Three-day FBI Raid Rescues 105 Children From Prostitution As 150 Arrested

FBI agents have rescued more than 100 children forced into prostitution by sex traffickers, during a three-day sweep across the US.

As part of Operation Cross Country, 150 people were arrested on suspicion of being involved in the sexual exploitation of children.

The raids took place in 76 cities, representing the largest such enforcement action to date, according to an FBI release.

Announcing the arrests, Ron Hosko, assistant director of the bureau’s Criminal Investigative Division, said: “Child prostitution remains a persistent threat to children across America.

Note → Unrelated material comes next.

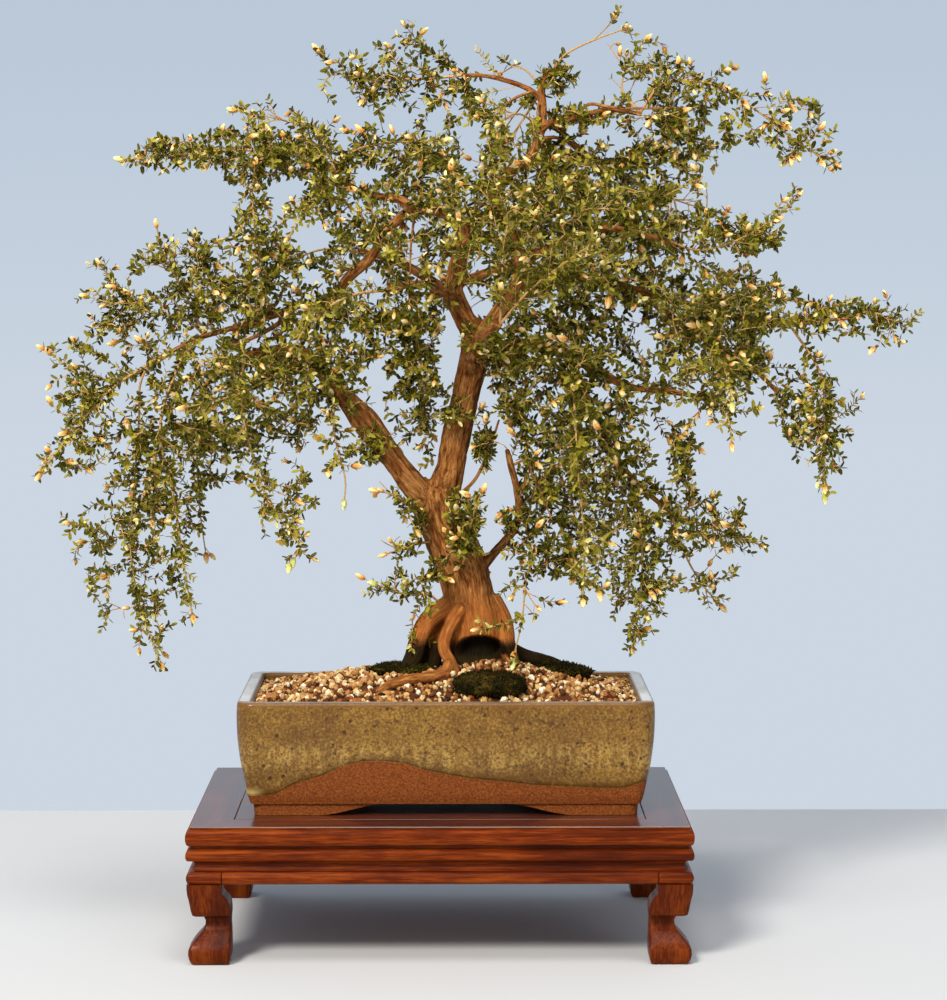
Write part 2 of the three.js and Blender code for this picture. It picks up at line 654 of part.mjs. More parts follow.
function inPot(solid) {
  return solid.intersect(potHollow(GAP)).translate([POT.centre[0], POT.centre[1], POT.base]);
}

function soilBlock(lift) {
  const top = (x, y) => POT.height - SOIL.belowRim + SOIL.mound * moundAt(x, y) + lift;
  return groundBlock(SOIL.columns, SOIL.rows, -5, top, 10);
}

function gravelBlock() {
  const top = (x, y, n) => {
    const pebble = GRAVEL.pebble * (2 * chance(n, 3) - 1);
    return POT.height - GRAVEL.belowRim + GRAVEL.mound * moundAt(x, y) + pebble;
  };
  return groundBlock(GRAVEL.columns, GRAVEL.rows, 60, top, 0);
}

// [across, down, depth], half sizes, unevenness
const LUMPS = {
  mossy_stone: { place: [490, 683, -78], size: [34, 20, 18], rough: 0.16, detail: 1, look: "moss" },
  moss_left: { place: [396, 671, -14], size: [32, 24, 9], rough: 0.2, detail: 1, look: "moss" },
  moss_right: { place: [553, 668, 6], size: [34, 24, 8], rough: 0.2, detail: 1, look: "moss" },
};

function lumpSolid(name, grow = 0) {
  const { place, size, rough, detail } = LUMPS[name];
  const ball = new THREE.IcosahedronGeometry(1, detail);
  ball.deleteAttribute("normal");
  ball.deleteAttribute("uv");
  const geometry = mergeVertices(ball, 1e-4);
  const position = geometry.getAttribute("position");
  const centre = seen(...place);
  for (let i = 0; i < position.count; i++) {
    const point = new THREE.Vector3().fromBufferAttribute(position, i);
    const bump = 1 + rough * (2 * chance(i, 11) - 1);
    const axes = size.map((half, k) => point.getComponent(k) * (half * bump + grow));
    position.setXYZ(i, ...new THREE.Vector3(...axes).add(centre).toArray());
  }
  return solidOf(geometry);
}

// Leafy twigs

// One leaf raised from the four-cornered facet a, b, c, d, as a flat pointed blade.
function leafOn(vertices, [a, b, c, d], tangent, faces) {
  const corners = [a, b, c, d].map((i) => vertices[i]);
  const middle = corners.reduce((sum, v) => sum.add(v), new THREE.Vector3()).multiplyScalar(0.25);
  const wide = corners[1].clone().sub(corners[0]).normalize();
  const outward = new THREE.Vector3().crossVectors(wide, tangent).normalize();
  const along = outward.addScaledVector(tangent, LEAF.lift).normalize();
  const waist = middle.clone().addScaledVector(along, LEAF.length * 0.45);
  const [left, right, tip] = [vertices.length, vertices.length + 1, vertices.length + 2];
  vertices.push(waist.clone().addScaledVector(wide, -LEAF.halfWidth));
  vertices.push(waist.clone().addScaledVector(wide, LEAF.halfWidth));
  vertices.push(middle.addScaledVector(along, LEAF.length));
  faces.push([a, b, tip], [b, right, tip], [b, c, right], [right, c, tip]);
  faces.push([c, d, tip], [d, left, tip], [d, a, left], [left, a, tip]);
}

function pointAt(route, distance) {
  let rest = distance;
  for (let i = 0; i + 1 < route.length; i++) {
    const length = route[i].distanceTo(route[i + 1]);
    if (rest <= length || i + 2 === route.length) return route[i].clone().lerp(route[i + 1], rest / length);
    rest -= length;
  }
  return route[0].clone();
}

function lengthOf(route) {
  return route.slice(1).reduce((sum, point, i) => sum + point.distanceTo(route[i]), 0);
}

// Where a twig along a route has its leaf seats, as distances, and its middle line, straight from seat to seat.
function twigLine(route, spacing, firstSeat) {
  const length = lengthOf(route) - BUD.length;
  const distances = [0];
  const seats = new Set();
  for (let s = firstSeat; s + LEAF.seat < length - 2; s += spacing) {
    seats.add(distances.length);
    distances.push(s, s + LEAF.seat);
  }
  distances.push(length, length + BUD.length * BUD.widest);
  const centres = distances.map((s) => pointAt(route, s));
  return { length, distances, seats, centres, tip: pointAt(route, length + BUD.length) };
}

// A twig with a leaf on every facet at each seat, that ends in a pointed bud.
function twigSolid({ length, distances, seats, centres, tip: end }, sides, radius, tipRadius) {
  const thickness = distances.map((s) => radius + ((tipRadius - radius) * s) / length);
  thickness[thickness.length - 1] = BUD.radius;
  const frames = framesAlong(centres);
  const vertices = centres.flatMap((centre, k) =>
    Array.from({ length: sides }, (_, j) => {
      const angle = (2 * Math.PI * j) / sides;
      return centre
        .clone()
        .addScaledVector(frames[k].side, thickness[k] * Math.cos(angle))
        .addScaledVector(frames[k].up, thickness[k] * Math.sin(angle));
    }),
  );
  const faces = [];
  for (let j = 1; j + 1 < sides; j++) faces.push([0, j + 1, j]);
  for (let k = 0; k + 1 < centres.length; k++) {
    const leafy = seats.has(k);
    for (let j = 0; j < sides; j++) {
      const next = (j + 1) % sides;
      const facet = [k * sides + j, k * sides + next, (k + 1) * sides + next, (k + 1) * sides + j];
      if (leafy) leafOn(vertices, facet, frames[k].tangent, faces);
      else faces.push([facet[0], facet[1], facet[2]], [facet[0], facet[2], facet[3]]);
    }
  }
  const last = (centres.length - 1) * sides;
  const tip = vertices.push(end) - 1;
  for (let j = 0; j < sides; j++) faces.push([last + j, last + ((j + 1) % sides), tip]);
  return solidOf(faceted(vertices, faces));
}

// The route of the n-th side twig of a stem: it leaves the middle line outward and rises a little.
function sideRoute(line, share, n, seed) {
  const length = lengthOf(line);
  const base = pointAt(line, share * length);
  const ahead = pointAt(line, Math.min(share * length + 8, length)).sub(base).normalize();
  const around = 2 * Math.PI * chance(n, seed + 1) + 2.4 * n;
  const out = new THREE.Vector3(Math.cos(around), Math.sin(around), 0.25);
  out.addScaledVector(ahead, 0.9 - out.dot(ahead)).normalize();
  const reach = TWIG.length * (0.8 + 0.5 * chance(n, seed + 2));
  const middle = base.clone().addScaledVector(out, reach * 0.5);
  const end = base.clone().addScaledVector(out, reach);
  end.z += TWIG.rise * reach;
  return [base, middle, end];
}

// The stems of a spray: the first starts in the wood, and the others fork from it beyond the bark.
function stemLines(stems) {
  const [main, ...others] = stems.map((points) => points.map((point) => seen(...point)));
  const mainLine = twigLine(main, STEM.seatSpacing, STEM.firstSeat);
  const fork = pointAt(mainLine.centres, STEM.fork);
  const forked = others.map((route) => twigLine([fork, ...route.slice(1)], STEM.seatSpacing, STEM.firstSeat));
  return [mainLine, ...forked];
}

function sprayParts(stems, seed) {
  const parts = [];
  stemLines(stems).forEach((line, s) => {
    parts.push(twigSolid(line, STEM.sides, STEM.radius, STEM.tipRadius));
    const count = Math.max(1, Math.round(line.length / TWIG.spacing));
    for (let n = 0; n < count; n++) {
      const share = TWIG.from + ((TWIG.to - TWIG.from) * (n + 0.5)) / count;
      const route = sideRoute(line.centres, share, n, seed + 17 * s);
      const side = twigLine(route, TWIG.seatSpacing, TWIG.firstSeat);
      parts.push(twigSolid(side, TWIG.sides, TWIG.radius, TWIG.tipRadius));
    }
  });
  return parts;
}

// A spray keeps its first stem, and of the rest what stays clear of its neighbours.
function spraySolid(stems, seed, taken, woodClear) {
  const [first, ...others] = sprayParts(stems, seed);
  let whole = first;
  for (const part of others) {
    if (!taken.some((other) => touches(part, other))) whole = whole.add(part);
  }
  return largest(whole.subtract(woodClear));
}

// Assembly

function named(name, solid, look) {
  const mesh = new THREE.Mesh(geometryOf(solid), material(look));
  mesh.name = name;
  return mesh;
}

function tree() {
  const wood = woodSolid();
  const woodClear = woodSolid(GAP);
  const group = new THREE.Group();
  group.add(named("trunk_and_branches", wood, "bark"));

  const lumps = Object.keys(LUMPS);
  const clearOfLumps = joined(lumps.map((name) => lumpSolid(name, GAP)));
  const soilClear = inPot(soilBlock(GAP));
  for (const name of lumps) {
    const lump = lumpSolid(name).subtract(woodClear).subtract(soilClear);
    group.add(named(name, largest(lump).simplify(0.05), LUMPS[name].look));
  }
  const soil = inPot(soilBlock(0)).subtract(woodClear).subtract(drainClearance());
  group.add(named("soil", largest(soil).simplify(0.05), "soil"));
  const layer = inPot(gravelBlock().subtract(soilBlock(GAP)));
  const gravel = largest(layer.subtract(woodClear).subtract(clearOfLumps)).simplify(0.05);
  group.add(named("gravel", gravel, "gravel"));

  const taken = [gravel, clearOfLumps];
  Object.entries(SPRAYS).forEach(([name, stems], i) => {
    const spray = spraySolid(stems, 31 * i, taken, woodClear);
    taken.push(spray);
    group.add(named("spray_" + name, spray, "leaf"));
  });
  return group;
}

function drainClearance() {
  const { size, thickness } = DRAIN_MESH;
  const height = thickness + 2 * GAP;
  const z = POT.base + POT.floorTop + height / 2;
  const sides = [-1, 1].map((side) => POT.centre[0] + (side * POT.drainSpacing) / 2);
  return joined(sides.map((x) => boxSolid(x, POT.centre[1], z, size + 2 * GAP, size + 2 * GAP, height)));
}

const bonsai = new THREE.Group();
bonsai.add(tree(), potMesh(), drainMesh(-1), drainMesh(1));
bonsai.add(standPanel(), standFrame(), ...standLegs(), ...standAprons());

// The origin goes below the middle of everything.
const extent = new THREE.Box3().setFromObject(bonsai);
const middle = extent.getCenter(new THREE.Vector3());
bonsai.position.set(-middle.x, -middle.y, 0);

const part = new THREE.Group();
part.add(bonsai);

export default part;
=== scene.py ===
"""Woolly tea tree trained as a bonsai, in a part-glazed stoneware pot on a lacquered wooden stand.

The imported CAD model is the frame. The wood, the leafy sprays, the pot, the gravel, the moss and the stand get
finer pieces on their nodes, and the soil and the drain meshes keep theirs. The front of the tree faces -Y.
Lengths are in metres, and where a route or a size is given in millimetres its comment says so.
"""

import itertools
import logging
import math
from collections.abc import Iterable, Sequence
from dataclasses import dataclass, field
from enum import Enum
from typing import Any

import bpy
import numpy as np
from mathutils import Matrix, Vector


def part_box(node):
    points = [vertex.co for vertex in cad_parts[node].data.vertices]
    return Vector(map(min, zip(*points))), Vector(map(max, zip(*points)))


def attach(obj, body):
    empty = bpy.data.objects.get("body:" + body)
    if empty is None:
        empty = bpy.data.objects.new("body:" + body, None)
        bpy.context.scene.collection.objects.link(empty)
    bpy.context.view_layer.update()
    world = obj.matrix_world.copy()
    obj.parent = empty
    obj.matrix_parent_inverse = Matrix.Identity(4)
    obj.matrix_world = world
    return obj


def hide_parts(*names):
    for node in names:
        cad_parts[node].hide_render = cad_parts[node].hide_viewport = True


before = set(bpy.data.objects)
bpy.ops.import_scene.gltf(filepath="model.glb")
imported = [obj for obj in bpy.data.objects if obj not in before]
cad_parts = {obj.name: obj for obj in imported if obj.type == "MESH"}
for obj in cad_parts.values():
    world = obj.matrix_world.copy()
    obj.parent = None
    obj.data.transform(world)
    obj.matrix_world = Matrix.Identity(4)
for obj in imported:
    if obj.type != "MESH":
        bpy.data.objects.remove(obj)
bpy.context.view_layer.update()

log = logging.getLogger("bonsai")

MM = 0.001
TURN = 2 * math.pi
BODY = "root"

Place = tuple[float, float, float]
Colour = tuple[int, int, int]
Route = list[tuple[float, ...]]


# Sight line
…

“This operation serves as a reminder that these abhorrent crimes can happen anywhere and that the FBI remains committed to stopping this cycle of victimization and holding the criminals who profit from this exploitation accountable.”

The sweep, the seventh such nationwide operation, was conducted as part of the FBI’s Innocence Lost National Initiative, which seeks to bring together state and federal level bodies to crackdown on child prostitution. Agents recovered 105 sexually exploited children in the course of the operation.

Since its creation in 2003, the programme has identified and rescued 2,700 children who have been forced into prostitution. Arrests made during the raids have resulted in prison sentences of up to 50 years for child sex traffickers.